Cette cérémonie se veut sobre et digne, à l’image de Claude ERIGNAC. Un homme droit, tolérant, déterminé, humaniste. Un homme qui avait réalisé un parcours exemplaire et recueilli le respect et l’estime partout où l’intérêt général l’avait appelé. Un homme qui nourrissait une conception exigeante du service public, fondée sur le dévouement, l’intégrité, la rigueur morale, l’ouverture d’esprit, le dialogue, la simplicité. Un homme détenteur de l’autorité de l’ Etat, capable de décider et d’agir. Ses qualités vivent avec intensité dans le souvenir de tous ceux, en Corse, et sur le continent, qui l’ont connu et apprécié. Pourtant, en 1998, il succombait à l’idéologie de quelques-uns, qui voulurent lancer un défi à l’ Etat qu’il incarnait. Stéphane ZWEIG, que Claude ERIGNAC lui-même aimait à citer dans ses carnets, disait que « Tuer un homme ce n’est pas défendre une doctrine c’est tuer un homme » – simplement.
Depuis, la Justice a fait son œuvre et les auteurs de cet assassinat ont été sanctionnés, conformément à la loi. Si nous sommes réunis, dix-huit ans après ce crime, c’est pour réaffirmer notre attachement à la République, à ses valeurs et à ses principes. Unis, comme nous l’avons été aussi après les attentats dramatiques de Paris en janvier et novembre derniers. Ces évènements sont différents, naturellement. Mais ils nous rappellent, avec une force terrible, que les valeurs qui nous animent sont aussi précieuses que fragiles, et périssables que les hommes qui les font vivre. Notre idéal commun, c’est de vivre sous le règne de lois librement consenties, dans un Etat de droit garantissant la paix civile. Notre idéal commun est gravé dans des institutions, la République, garante des valeurs que nous chérissons. Ces valeurs s’incarnent dans des hommes : Claude ERIGNAC étant l’un d’entre eux. Sa mort nous a tous frappés au cœur : à travers lui, tous ceux qui partagent le même idéal de liberté, d’égalité et de fraternité ont été touchés, meurtris au plus profond. La Corse l’a bien compris, qui, alors, s’était levée, forte de 40.000 de ses hommes et de ses femmes, à l’occasion de la plus grande manifestation de l’Histoire de l’île.
Citoyens de Corse, vous êtes présents chaque fois que la République, notre bien commun, est menacée dans ce qu’elle a de plus cher, et pour s’opposer farouchement à la violence, qui n’a jamais de sens, jamais de légitimité, jamais d’issue, et que rien ne saurait justifier. 18 ans après l’assassinat du Préfet ERIGNAC, sa mort continue de donner forme, jour après jour, à l’action publique en Corse.

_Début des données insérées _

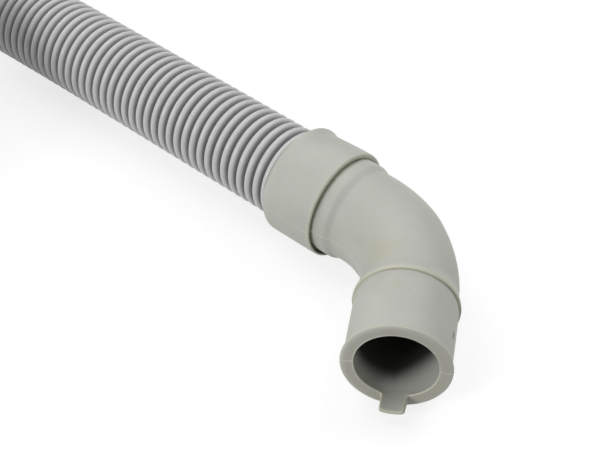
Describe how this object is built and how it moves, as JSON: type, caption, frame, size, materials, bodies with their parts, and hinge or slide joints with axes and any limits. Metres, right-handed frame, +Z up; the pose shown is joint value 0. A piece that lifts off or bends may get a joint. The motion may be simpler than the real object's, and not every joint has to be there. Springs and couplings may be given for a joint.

Sa mort nous oblige, collectivement. Nous oblige d’agir pour une île réconciliée, tournée vers le développement, solidaire, ouverte sur le monde méditerranéen, dotée des outils nécessaires pour regarder avec confiance son avenir, débattu dans un dialogue serein entre les différentes sensibilités parcourant les assemblées élues de l’île, entre ces mêmes assemblées et le Gouvernement.
Plus que jamais, alors que notre pays traverse des moments difficiles, que la Corse se trouve confrontée à une crise économique et à des difficultés sociales qui fragilisent la cohésion de la communauté insulaire, conduisent certains à vouloir dresser les identités, les cultures, les Histoires, les unes contres les autres, nous devons nous rappeler de l’engagement de Claude ERIGNAC pour une Corse vivant dans la paix et jouissant de ses extraordinaires atouts. La République sera toujours aux côtés de la Corse à qui l’unit une communauté de valeurs, de principes, d’histoire et de destin. L’identité de la Corse, son âme, se nourrissent des valeurs de notre République, autant qu’elle les nourrit en retour. C’est ainsi avec confiance, avec fierté que je peux dire ici, aujourd’hui :
« Vive la Corse, Vive la République, Vive la France ».